The stamp has climbed a long way from a single nickel since.
A Small Bag of Potato Chips
A nickel bought a little wax bag of chips, salty and crisp, perfect alongside a sandwich or straight from the bag.
They came in plain or, if you were lucky, that newfangled barbecue flavor.
The bag was small by today’s standards, but so was everything else, and nobody felt shortchanged.
Five cents and a handful of crunch.
A Game of Pinball
Down at the arcade or the corner drugstore, a nickel bought one game on the pinball machine.
Five cents and quick wrists could keep the ball alive long enough to feel like a champion, with the bells clanging and the lights flashing.
Rack up a free game, and you were the envy of the block.
Cheaper than a movie and twice the bragging rights.
A Glass of Lemonade
The neighborhood lemonade stand ran on nickels, and business boomed on a hot day.
Five cents bought a paper cup of the sweet, watery stuff some kid mixed up on the front lawn, ice optional.

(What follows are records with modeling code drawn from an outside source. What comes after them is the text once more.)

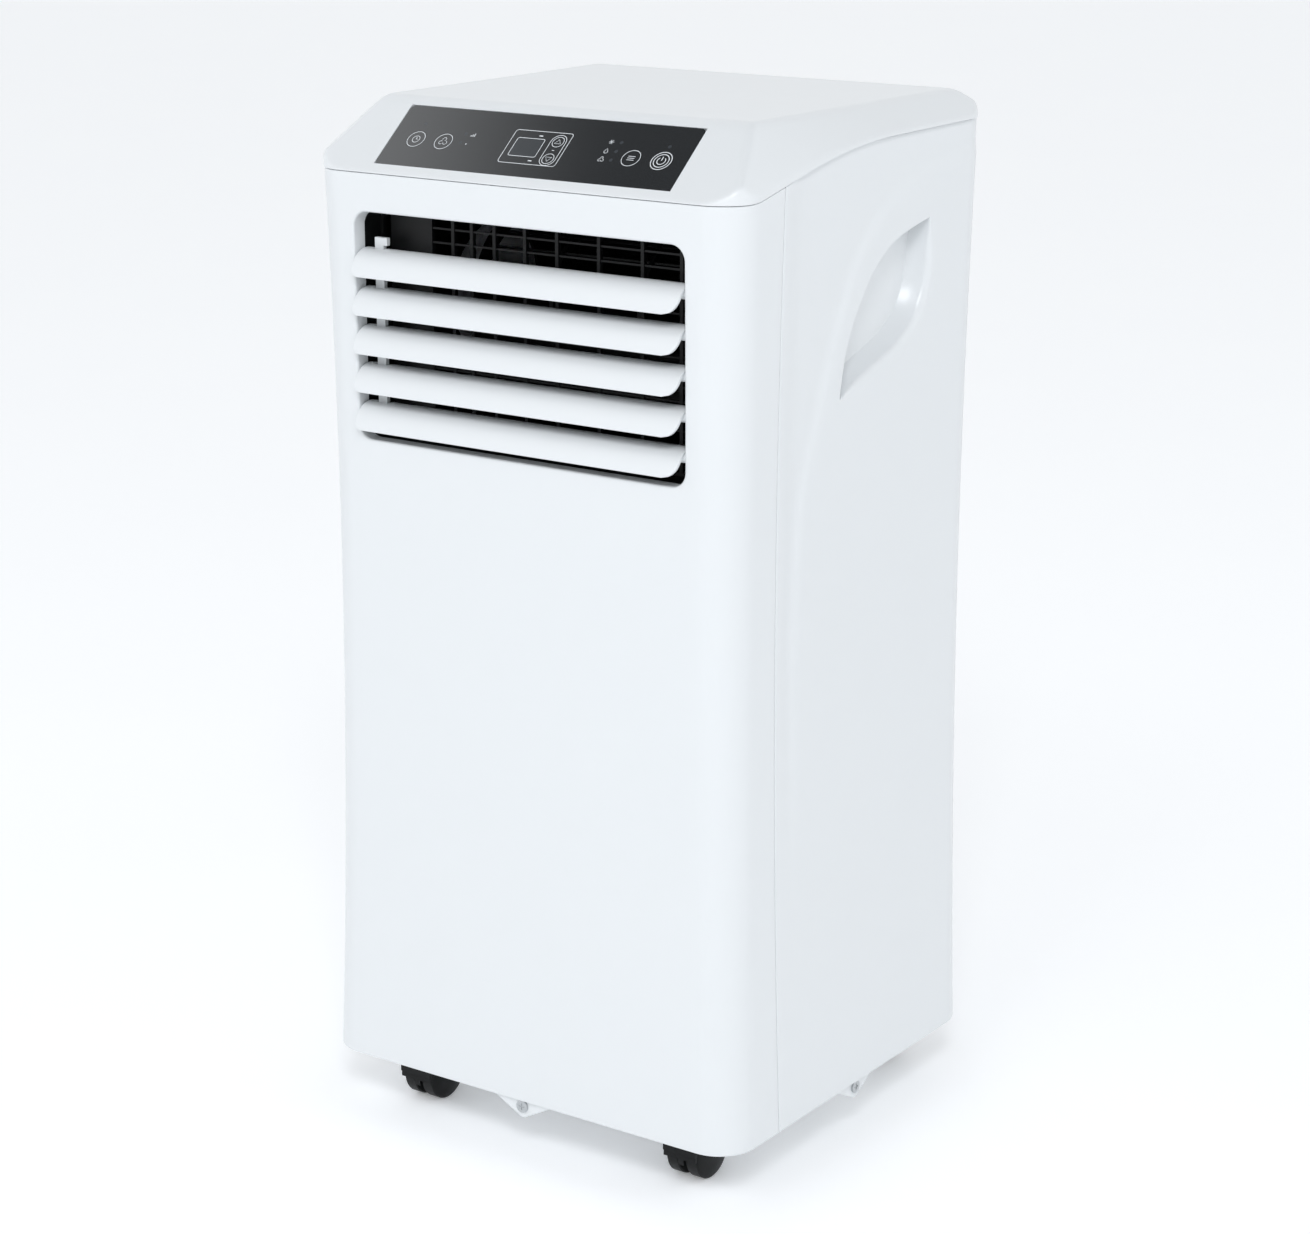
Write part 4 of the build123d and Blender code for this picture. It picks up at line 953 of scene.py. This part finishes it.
@dataclass
class TopCover:
    """Top cover: a flat top inside four slopes, with a pocket for the control strip."""

    form: HousingForm
    top: float = 691.0
    front_slope: float = 39.8
    flat_front: float = -101.4
    flat_back: float = 139.0
    half_front: float = 142.4
    half_back: float = 146.0
    back_drop: float = 16.0
    margins: Flat = (4.5, 1.5)
    crease: float = 4.0
    side_crease: float = 6.4
    rim: float = 2.4
    rim_least: float = 0.15
    side_wall: float = 2.5
    wall: float = 3.5
    ring_counts: Counts = (66, 62, 14)
    base_rise: float = 12.0
    rim_insets: tuple[float, ...] = (0.0, 0.15, 0.5, 1.0, 1.7)
    fine_start: float = 2.8
    fine_step: float = 1.6
    fine_rings: int = 38
    coarse_insets: tuple[float, ...] = (66.0, 74.0, 84.0, 96.0, 110.0, 126.0)
    pocket_gap: float = 0.2
    pocket_depth: float = 2.3
    pocket_corner: float = 4.2
    pocket_height: float = 12.0

    def height(self, x: float, y: float) -> float:
        """Height of the cover's outer face, its creases eased."""
        front = self.top + (y - self.flat_front) * math.tan(math.radians(self.front_slope))
        back = self.top - (y - self.flat_back) * self.back_drop / (self.form.back_high - self.flat_back)
        share = (y - self.flat_front) / (self.flat_back - self.flat_front)
        head = self.half_front + (self.half_back - self.half_front) * share
        (y1, _), (y2, _) = self.form.seam_bends
        along = min(max((y - y1) / (y2 - y1), 0), 1)
        margin = self.margins[0] + (self.margins[1] - self.margins[0]) * along
        foot_height = self.form.seam(y) + margin
        foot = self.form.half_width(foot_height)
        side = foot_height + (foot - abs(x)) / (foot - head) * (self.top - foot_height)
        low = soft_min(front, side, self.side_crease)
        low = soft_min(low, back, self.crease)
        return soft_min(low, self.top, self.crease)

    def ring(self, inset: float, z: float) -> list[Flat]:
        """Outline of the body moved in, at a height."""
        radii = [max(r - inset, 1.0) for r in (self.form.front_radius, self.form.back_radius)]
        wide = self.form.half_width(z) - inset
        return rounded_rectangle(
            (-wide, wide), (-self.form.front(z) + inset, self.form.back(z) - inset), tuple(radii),
            self.ring_counts,
        )

    def level(self, inset: float, inner: bool) -> list[Point]:
        """Ring of the cover's skin at a distance inside its outline.

        Args:
            inset: Distance inside the outline.
            inner: Whether the ring lies on the inner face.

        Returns:
            The ring, its outer edge rounded.
        """
        base = self.form.seam_front + self.base_rise
        points = []
        for (x0, y0), (x, y) in zip(self.ring(0, base), self.ring(inset, base)):
            foot = self.form.seam(y0) + self.form.gap / 2
            z = self.height(x, y)
            if inner:
                z = max(z - self.wall, foot + 2 * self.rim_least)
            elif inset < self.rim:
                reach = min(self.rim, self.height(x0, y0) - foot - self.rim_least)
                z -= reach * (1 - math.sqrt(1 - (1 - inset / self.rim) ** 2))
            points.append((x, y, z))
        return points

    def foot(self, inset: float) -> list[Point]:
        """Ring of the cover's lower edge at a distance inside its outline."""
        base = self.form.seam_front + self.base_rise
        feet = [self.form.seam(y) + self.form.gap / 2 for _, y in self.ring(0, base)]
        return [(x, y, z) for (x, y), z in zip(self.ring(inset, base), feet)]

    def build(self) -> bpy.types.Object:
        """Builds the cover with its pocket."""
        fine = [self.fine_start + self.fine_step * i for i in range(self.fine_rings)]
        inner = [self.side_wall, *fine[1:], *self.coarse_insets]
        outer = [*self.rim_insets, *fine, *self.coarse_insets]
        rings = [self.level(inset, True) for inset in reversed(inner)]
        rings += [self.foot(self.side_wall), self.foot(0.0)]
        rings += [self.level(inset, False) for inset in outer]
        piece = ring_stack("top_cover_moulding", rings)
        combine(piece, self.pocket(), "DIFFERENCE")
        return piece

    def pocket(self) -> bpy.types.Object:
        """Block that hollows the control strip's pocket."""
        strip = StripPlane()
        half_wide, half_high = strip.half_size()
        gap = self.pocket_gap
        solid = block("strip_pocket", (-half_wide - gap, -half_high - gap, -self.pocket_depth),
                      (half_wide + gap, half_high + gap, self.pocket_height), self.pocket_corner, axis=2)
        solid.data.transform(strip.matrix())
        return solid


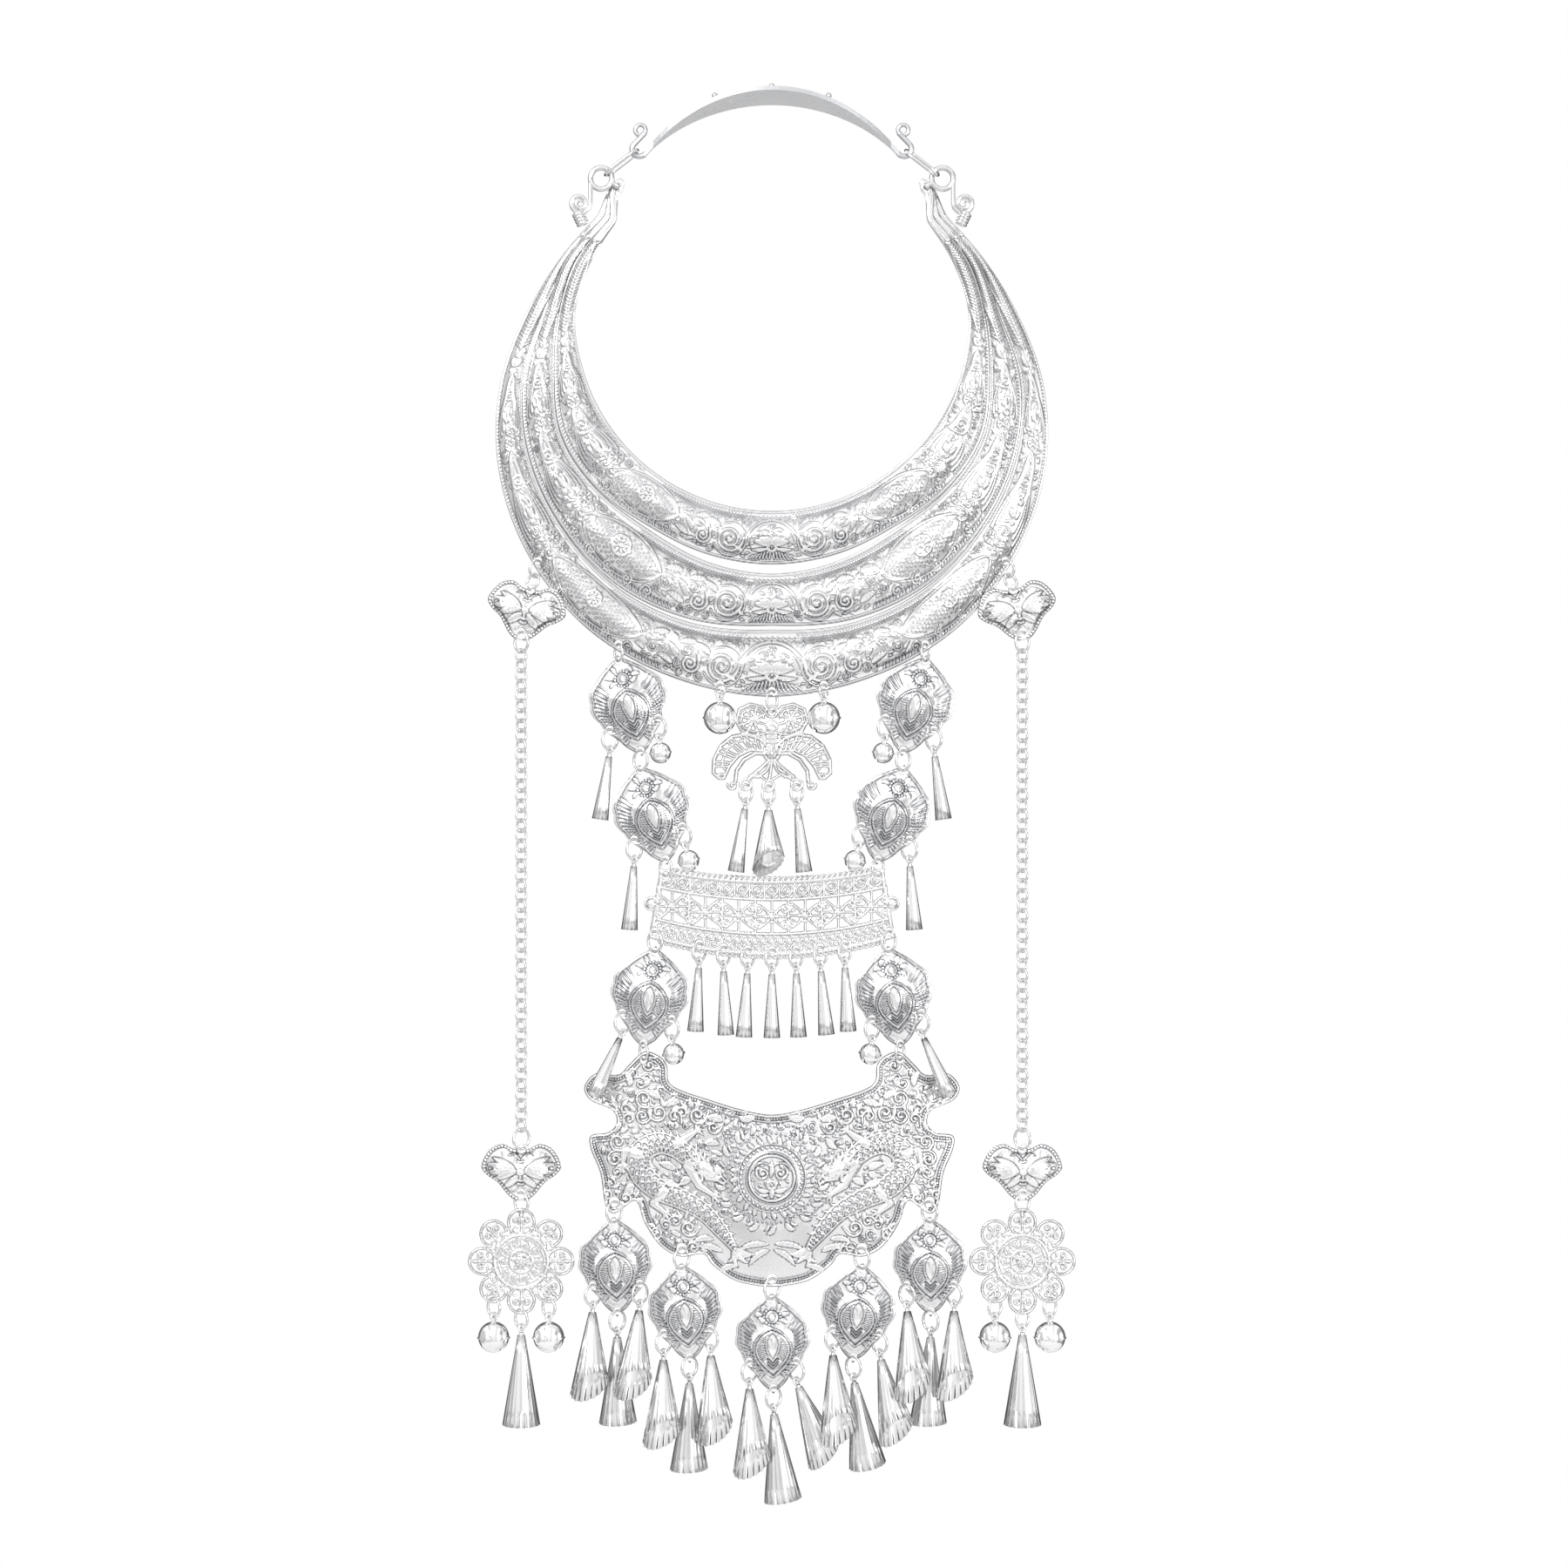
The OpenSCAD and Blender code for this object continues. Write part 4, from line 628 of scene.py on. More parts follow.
class Tier:
    """One crescent: its outline, its dome, and the work chased along it. Angles are in degrees from the
    middle; heights between the edges are in half widths, positive towards the neck."""

    def __init__(self, i):
        self.low, self.high = tier_edges(i)
        self.mid, self.half = (self.low + self.high) / 2, (self.high - self.low) / 2
        reach = max(self.high * np.sin(np.radians(ANGLES))) + 0.5
        top = max(-self.high * np.cos(np.radians(ANGLES))) + 0.5
        box = (-reach, reach, -NECK_DROP - self.high[0] - 0.5, -NECK_DROP + top)
        self.relief = Relief(box, 0.11, 0.27, 0.85)
        self.rng = np.random.default_rng(20 + i)

    def polar(self, x, z):
        r = np.hypot(x, z + NECK_DROP)
        ang = np.degrees(np.arctan2(np.abs(x), -(z + NECK_DROP)))
        return r, ang, np.interp(ang, ANGLES, self.low), np.interp(ang, ANGLES, self.high)

    def field(self, x, z):
        r, ang, lo, hi = self.polar(x, z)
        return np.minimum(np.minimum(r - lo, hi - r), np.radians(END_ANGLE - ang) * r)

    def rise(self, x, z):
        r, ang, lo, hi = self.polar(x, z)
        w = hi - lo
        t = (r - lo) / w
        u = np.clip((t - FLANGE) / (1 - 2 * FLANGE), 0, 1)
        flatter = 1 - 0.85 * smooth((ang - 104) / (TIP_ANGLE - 104))
        boss = np.exp(-((t - 0.5) / 0.2) ** 2) * (0.5 + 0.5 * np.cos(np.radians(360 * ang / 7.5)))
        return np.sin(np.pi * u) ** 0.8 * w * DOME_SHARE * flatter + 0.45 * boss * smooth(w / 12 - 0.3)

    def spot(self, angle, side, b):
        """Points at angles and heights, on the right for side 1."""
        r = np.interp(np.abs(angle), ANGLES, self.mid) - b * np.interp(np.abs(angle), ANGLES, self.half)
        turn = np.radians(angle)
        return np.stack([side * r * np.sin(turn), -NECK_DROP - r * np.cos(turn)], -1)

    def half_at(self, angle):
        return float(np.interp(angle, ANGLES, self.half))

    def degrees(self, angle):
        """How many degrees a half width takes at an angle."""
        return math.degrees(np.interp(angle, ANGLES, self.half / self.mid))

    def pen(self, angle, side, b=0.0, scale=1.0, turn=0.0):
        """A pen in half widths: first axis along the tier to its tip, second across it to the neck."""
        half = self.half_at(angle)
        mid = np.interp(angle, ANGLES, self.mid)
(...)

Half the charge was for the lemonade, half for backing a budding entrepreneur next door.
Nobody asked for a receipt, and nobody wanted one.
An Hour at the Parking Meter
Pull up downtown, feed the meter a nickel, and you bought yourself a full hour to shop.
Five cents at the curb let you run your errands without watching the clock or racing back to beat a ticket.
Downtown was the place to be, and parking there was practically a gift.
Try buying sixty minutes for a nickel today.
A Roll of Life Savers
A nickel bought a whole roll of Life Savers, that ring of hard candy you peeled one at a time.
Pep-O-Mint, Wint-O-Green, the five-flavor roll, all for five cents.
You’d offer one to a friend and ration the rest, holding each on your tongue until it wore down to a sliver.
A roll could last a whole road trip, if you had the patience.
A Glazed Donut
The corner bakery sold fresh donuts for a nickel apiece, warm if you timed your visit right.
Five cents got you a glazed ring or a sugar-dusted cake donut, handed over in a square of waxed paper.
Saturday mornings meant a walk to the bakery with a coin in your fist and a watering mouth.
Some mornings, that nickel was the best money you ever spent.